I'm an developer writing this to try to help other developers get into the AI development profession, make meaningful contributions, and help build the future of game AI. No one is trying to "deceive" anybody. I can't make any guarantees that this will be "enough" to get anyone into the industry; there's no way for me to know in advance what every company is looking for.

My point with that part of the post was to define the skills an engineer needs as a basis before any amount of specialization is possible, and to emphasize that doing a lot of work as a generalist, and working on many parts of the game and the engine, is almost always a prerequisite for that.

Posted by: Paul Tozour at June 30, 2008 08:29 AM

Thanks for a great article Paul, and:


don't be afraid to ask the interviewer for help with it -- the interview is partly a test of how you handle pressure


is advice I'm taking home with me, along with the advice on coding defensive- which I'm taking to heart as a student.

One question: what's your take on the worth of creativity versus programming abilities?
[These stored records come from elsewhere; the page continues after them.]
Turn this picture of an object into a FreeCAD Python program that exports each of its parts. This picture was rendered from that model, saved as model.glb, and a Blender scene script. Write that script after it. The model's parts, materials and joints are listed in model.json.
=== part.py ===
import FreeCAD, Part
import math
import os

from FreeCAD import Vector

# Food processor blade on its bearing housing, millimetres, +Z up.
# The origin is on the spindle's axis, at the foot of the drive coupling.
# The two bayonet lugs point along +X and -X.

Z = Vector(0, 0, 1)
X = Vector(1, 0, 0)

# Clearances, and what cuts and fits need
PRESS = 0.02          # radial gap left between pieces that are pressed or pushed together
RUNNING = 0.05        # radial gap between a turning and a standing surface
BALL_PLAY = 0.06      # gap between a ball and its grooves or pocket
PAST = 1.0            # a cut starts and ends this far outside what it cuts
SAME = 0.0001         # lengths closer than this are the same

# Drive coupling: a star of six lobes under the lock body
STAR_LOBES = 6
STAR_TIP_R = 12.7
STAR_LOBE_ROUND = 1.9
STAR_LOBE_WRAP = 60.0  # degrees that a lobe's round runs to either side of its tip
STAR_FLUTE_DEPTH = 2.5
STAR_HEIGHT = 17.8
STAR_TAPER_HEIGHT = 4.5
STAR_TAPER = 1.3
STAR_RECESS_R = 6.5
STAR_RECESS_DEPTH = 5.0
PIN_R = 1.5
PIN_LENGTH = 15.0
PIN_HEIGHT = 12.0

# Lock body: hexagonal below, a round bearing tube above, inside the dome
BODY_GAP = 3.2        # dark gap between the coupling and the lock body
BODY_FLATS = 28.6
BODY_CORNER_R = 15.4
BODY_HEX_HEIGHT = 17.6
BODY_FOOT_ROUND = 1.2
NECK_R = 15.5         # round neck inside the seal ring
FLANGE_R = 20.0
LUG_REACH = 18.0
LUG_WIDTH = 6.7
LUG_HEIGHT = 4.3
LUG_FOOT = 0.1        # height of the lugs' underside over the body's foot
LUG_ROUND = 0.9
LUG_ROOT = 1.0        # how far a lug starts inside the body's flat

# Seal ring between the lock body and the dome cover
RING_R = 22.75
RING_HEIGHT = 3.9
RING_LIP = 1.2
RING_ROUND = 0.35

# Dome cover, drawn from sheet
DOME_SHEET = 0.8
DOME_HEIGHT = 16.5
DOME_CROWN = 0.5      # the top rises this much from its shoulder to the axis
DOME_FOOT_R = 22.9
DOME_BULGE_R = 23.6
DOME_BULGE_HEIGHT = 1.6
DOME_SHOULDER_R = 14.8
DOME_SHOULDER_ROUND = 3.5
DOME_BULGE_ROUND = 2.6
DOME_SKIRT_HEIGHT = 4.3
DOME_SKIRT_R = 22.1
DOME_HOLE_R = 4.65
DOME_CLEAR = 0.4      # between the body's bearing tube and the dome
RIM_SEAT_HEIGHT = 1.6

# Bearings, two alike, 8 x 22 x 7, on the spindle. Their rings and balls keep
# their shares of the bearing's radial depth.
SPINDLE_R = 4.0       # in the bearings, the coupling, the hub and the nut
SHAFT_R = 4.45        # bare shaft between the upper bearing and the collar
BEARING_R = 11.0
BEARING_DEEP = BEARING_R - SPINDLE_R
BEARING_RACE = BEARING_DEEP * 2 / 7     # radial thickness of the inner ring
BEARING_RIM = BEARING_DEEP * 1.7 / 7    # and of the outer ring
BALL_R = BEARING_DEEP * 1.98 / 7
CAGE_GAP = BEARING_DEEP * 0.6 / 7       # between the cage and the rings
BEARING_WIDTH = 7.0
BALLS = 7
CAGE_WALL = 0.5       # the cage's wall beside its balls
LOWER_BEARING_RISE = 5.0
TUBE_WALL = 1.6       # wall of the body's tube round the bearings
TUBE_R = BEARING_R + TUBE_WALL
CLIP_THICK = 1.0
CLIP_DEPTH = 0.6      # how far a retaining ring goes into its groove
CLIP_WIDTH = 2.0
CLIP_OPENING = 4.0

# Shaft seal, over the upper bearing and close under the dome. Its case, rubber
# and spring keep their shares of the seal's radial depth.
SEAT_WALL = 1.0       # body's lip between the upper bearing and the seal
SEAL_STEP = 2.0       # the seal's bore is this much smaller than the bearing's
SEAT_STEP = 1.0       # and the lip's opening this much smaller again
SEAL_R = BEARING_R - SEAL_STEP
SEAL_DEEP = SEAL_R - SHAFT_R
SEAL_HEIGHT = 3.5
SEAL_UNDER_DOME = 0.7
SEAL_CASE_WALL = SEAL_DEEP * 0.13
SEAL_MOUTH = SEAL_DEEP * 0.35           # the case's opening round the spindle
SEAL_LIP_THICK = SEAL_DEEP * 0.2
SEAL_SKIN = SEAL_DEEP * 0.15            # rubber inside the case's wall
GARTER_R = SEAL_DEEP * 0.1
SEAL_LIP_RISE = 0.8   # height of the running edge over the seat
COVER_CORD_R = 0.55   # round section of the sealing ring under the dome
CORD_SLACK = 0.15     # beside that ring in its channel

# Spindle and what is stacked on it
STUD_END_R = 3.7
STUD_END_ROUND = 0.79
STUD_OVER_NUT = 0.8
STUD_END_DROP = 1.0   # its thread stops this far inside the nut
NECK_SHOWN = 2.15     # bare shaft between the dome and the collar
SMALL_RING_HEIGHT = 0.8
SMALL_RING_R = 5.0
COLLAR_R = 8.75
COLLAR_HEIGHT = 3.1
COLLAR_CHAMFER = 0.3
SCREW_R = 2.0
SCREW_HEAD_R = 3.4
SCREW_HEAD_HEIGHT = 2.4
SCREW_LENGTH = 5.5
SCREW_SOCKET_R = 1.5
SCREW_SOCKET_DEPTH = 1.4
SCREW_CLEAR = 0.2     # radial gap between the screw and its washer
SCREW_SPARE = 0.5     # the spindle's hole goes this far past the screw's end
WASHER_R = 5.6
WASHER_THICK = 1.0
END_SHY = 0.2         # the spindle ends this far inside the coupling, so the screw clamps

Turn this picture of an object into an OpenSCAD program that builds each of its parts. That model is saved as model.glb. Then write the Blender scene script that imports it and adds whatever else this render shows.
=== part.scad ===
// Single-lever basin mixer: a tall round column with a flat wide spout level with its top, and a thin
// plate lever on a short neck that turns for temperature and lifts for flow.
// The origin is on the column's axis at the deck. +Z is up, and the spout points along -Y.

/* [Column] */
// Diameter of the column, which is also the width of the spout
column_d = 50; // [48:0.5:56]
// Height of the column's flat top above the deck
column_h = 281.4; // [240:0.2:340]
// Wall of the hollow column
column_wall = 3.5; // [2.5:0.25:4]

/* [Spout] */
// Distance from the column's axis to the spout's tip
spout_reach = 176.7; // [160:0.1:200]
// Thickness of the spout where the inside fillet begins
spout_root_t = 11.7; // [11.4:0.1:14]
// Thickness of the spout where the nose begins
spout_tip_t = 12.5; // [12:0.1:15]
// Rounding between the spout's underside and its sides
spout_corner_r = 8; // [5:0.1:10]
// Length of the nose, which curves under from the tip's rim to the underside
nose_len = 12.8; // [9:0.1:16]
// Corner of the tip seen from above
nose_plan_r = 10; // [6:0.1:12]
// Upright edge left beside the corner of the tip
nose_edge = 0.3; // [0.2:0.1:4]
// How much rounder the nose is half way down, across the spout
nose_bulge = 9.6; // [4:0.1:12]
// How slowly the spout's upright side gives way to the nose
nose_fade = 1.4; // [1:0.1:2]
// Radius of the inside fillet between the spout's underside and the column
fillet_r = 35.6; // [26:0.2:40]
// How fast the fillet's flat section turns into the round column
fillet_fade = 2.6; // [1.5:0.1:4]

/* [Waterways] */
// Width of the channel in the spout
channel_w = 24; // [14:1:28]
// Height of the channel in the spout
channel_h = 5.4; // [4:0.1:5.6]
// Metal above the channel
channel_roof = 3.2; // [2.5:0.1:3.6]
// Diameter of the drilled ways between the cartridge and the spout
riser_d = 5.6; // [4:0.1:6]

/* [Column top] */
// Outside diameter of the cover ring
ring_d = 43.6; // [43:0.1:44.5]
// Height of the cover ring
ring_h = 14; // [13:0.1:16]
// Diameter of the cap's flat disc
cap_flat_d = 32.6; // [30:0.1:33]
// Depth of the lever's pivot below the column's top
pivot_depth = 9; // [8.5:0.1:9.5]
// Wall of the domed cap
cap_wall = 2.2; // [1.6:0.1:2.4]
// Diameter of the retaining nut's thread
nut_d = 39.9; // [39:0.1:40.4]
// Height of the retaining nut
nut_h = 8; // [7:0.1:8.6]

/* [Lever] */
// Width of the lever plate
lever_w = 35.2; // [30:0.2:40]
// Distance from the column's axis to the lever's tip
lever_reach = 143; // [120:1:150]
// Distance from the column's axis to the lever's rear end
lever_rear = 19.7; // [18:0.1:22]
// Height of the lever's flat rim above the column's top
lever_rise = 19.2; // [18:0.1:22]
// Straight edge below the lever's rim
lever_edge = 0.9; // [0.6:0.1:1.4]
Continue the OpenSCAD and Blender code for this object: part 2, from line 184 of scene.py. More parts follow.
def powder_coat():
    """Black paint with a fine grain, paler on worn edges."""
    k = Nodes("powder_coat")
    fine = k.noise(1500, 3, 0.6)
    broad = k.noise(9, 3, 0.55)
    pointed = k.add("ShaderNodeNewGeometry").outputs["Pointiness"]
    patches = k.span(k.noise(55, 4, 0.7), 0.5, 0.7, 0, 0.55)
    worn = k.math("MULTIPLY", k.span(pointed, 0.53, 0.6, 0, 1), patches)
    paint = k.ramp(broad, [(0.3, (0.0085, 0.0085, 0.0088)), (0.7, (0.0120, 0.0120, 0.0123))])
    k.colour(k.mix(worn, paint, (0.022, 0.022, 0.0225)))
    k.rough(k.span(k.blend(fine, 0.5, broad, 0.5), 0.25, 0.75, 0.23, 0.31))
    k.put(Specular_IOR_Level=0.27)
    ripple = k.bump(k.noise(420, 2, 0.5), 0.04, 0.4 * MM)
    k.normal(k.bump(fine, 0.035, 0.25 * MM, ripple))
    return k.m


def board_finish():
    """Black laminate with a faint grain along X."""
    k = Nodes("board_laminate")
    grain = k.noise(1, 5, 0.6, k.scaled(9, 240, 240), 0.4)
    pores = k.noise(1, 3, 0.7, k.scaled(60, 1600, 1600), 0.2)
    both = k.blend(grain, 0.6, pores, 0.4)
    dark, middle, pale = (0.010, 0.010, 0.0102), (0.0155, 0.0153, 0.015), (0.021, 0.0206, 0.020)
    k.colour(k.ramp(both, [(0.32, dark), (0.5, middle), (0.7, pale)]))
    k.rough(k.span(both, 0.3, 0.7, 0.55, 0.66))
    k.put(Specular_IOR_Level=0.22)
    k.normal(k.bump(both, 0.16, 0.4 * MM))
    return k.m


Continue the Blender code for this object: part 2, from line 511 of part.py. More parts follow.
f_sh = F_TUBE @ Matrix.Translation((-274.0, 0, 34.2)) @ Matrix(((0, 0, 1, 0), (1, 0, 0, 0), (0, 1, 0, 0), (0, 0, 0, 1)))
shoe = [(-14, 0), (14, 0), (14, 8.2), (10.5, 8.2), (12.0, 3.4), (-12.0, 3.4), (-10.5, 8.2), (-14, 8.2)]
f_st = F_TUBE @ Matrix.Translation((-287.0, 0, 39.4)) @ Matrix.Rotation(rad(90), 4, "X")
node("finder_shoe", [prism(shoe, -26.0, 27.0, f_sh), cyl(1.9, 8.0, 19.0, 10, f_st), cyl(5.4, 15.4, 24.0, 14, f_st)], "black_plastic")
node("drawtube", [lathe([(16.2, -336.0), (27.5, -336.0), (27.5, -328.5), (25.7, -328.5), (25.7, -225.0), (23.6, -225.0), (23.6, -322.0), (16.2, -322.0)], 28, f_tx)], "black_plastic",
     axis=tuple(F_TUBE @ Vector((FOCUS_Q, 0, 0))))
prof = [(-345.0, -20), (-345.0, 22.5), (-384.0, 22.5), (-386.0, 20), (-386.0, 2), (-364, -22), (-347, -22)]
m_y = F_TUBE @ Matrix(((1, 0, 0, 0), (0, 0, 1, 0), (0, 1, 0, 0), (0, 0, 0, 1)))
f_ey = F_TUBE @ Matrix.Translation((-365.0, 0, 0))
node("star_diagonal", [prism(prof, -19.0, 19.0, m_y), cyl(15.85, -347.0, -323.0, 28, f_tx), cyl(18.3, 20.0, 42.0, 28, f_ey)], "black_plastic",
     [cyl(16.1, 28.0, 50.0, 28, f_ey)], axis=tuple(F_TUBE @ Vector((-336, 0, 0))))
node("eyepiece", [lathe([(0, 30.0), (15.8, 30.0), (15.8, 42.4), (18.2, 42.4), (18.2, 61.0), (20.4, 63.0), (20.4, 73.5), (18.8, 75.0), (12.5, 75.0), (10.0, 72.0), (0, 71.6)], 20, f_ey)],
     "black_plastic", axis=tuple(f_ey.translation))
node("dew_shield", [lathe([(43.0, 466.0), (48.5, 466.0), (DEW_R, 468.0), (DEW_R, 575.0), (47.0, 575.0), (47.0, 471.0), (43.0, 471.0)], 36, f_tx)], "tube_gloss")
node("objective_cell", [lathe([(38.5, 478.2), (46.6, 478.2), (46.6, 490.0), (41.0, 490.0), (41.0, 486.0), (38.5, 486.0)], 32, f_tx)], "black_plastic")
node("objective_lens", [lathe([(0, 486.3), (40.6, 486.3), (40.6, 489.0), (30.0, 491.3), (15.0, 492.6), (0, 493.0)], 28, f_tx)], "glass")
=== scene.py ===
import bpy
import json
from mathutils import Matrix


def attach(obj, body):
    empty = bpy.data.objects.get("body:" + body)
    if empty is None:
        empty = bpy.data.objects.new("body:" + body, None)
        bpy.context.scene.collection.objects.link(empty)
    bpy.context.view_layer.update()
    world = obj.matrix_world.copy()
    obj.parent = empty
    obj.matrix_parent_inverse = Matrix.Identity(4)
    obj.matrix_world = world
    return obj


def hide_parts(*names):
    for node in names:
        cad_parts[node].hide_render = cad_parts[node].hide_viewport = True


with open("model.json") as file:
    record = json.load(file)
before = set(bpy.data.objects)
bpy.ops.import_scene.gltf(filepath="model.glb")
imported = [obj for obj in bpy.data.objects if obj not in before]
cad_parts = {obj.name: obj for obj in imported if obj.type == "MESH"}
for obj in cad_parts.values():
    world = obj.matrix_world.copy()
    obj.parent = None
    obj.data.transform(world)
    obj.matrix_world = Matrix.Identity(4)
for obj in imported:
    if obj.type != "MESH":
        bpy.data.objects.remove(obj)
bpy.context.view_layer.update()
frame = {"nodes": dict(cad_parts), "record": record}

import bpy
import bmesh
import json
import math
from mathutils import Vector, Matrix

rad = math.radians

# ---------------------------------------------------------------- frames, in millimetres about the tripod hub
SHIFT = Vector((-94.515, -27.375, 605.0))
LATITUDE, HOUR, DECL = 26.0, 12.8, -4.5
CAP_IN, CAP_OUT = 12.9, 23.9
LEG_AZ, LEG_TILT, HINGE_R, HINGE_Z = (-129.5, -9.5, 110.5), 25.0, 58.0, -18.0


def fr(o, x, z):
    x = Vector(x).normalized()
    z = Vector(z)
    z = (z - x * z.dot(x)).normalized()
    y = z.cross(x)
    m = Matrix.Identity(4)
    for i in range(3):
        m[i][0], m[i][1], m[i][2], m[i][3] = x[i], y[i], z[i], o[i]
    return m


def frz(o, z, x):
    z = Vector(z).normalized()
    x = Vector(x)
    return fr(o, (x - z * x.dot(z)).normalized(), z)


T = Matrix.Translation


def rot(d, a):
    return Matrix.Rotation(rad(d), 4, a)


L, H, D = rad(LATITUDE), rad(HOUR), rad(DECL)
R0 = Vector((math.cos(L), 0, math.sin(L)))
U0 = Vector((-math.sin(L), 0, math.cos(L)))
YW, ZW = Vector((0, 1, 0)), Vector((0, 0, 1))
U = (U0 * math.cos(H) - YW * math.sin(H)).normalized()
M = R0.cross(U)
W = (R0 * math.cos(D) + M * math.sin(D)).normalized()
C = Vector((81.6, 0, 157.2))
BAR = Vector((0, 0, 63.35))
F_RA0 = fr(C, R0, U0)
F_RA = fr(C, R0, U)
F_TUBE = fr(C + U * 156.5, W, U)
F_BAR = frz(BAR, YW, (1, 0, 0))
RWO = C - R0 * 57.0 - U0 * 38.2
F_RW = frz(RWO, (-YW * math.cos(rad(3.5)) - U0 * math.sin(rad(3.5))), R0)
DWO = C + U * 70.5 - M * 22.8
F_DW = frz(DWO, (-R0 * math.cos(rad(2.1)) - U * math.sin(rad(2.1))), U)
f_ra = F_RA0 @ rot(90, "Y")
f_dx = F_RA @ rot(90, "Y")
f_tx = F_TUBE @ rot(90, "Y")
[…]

Say, for instance, the ability to produce good ideas/solutions versus the ability to implement them. Does one weigh more than the other when applying for a job in AI dev, in your opinion?

Posted by: Hrafn Th. at July 17, 2008 07:23 AM

> One question: what's your take on the worth of
> creativity versus programming abilities? Say,
> for instance, the ability to produce good
> ideas/solutions versus the ability to implement
> them. Does one weigh more than the other when
> applying for a job in AI dev, in your opinion?

Creativity is always important. However, it's essential for developers to get a solid foundation in the existing techniques for game AI development so they can focus their energies on extending those techniques and addressing the big, unsolved problems. Otherwise, it's too easy to end up reinventing the wheel, or grasping for novel solutions for problems that have already been solved.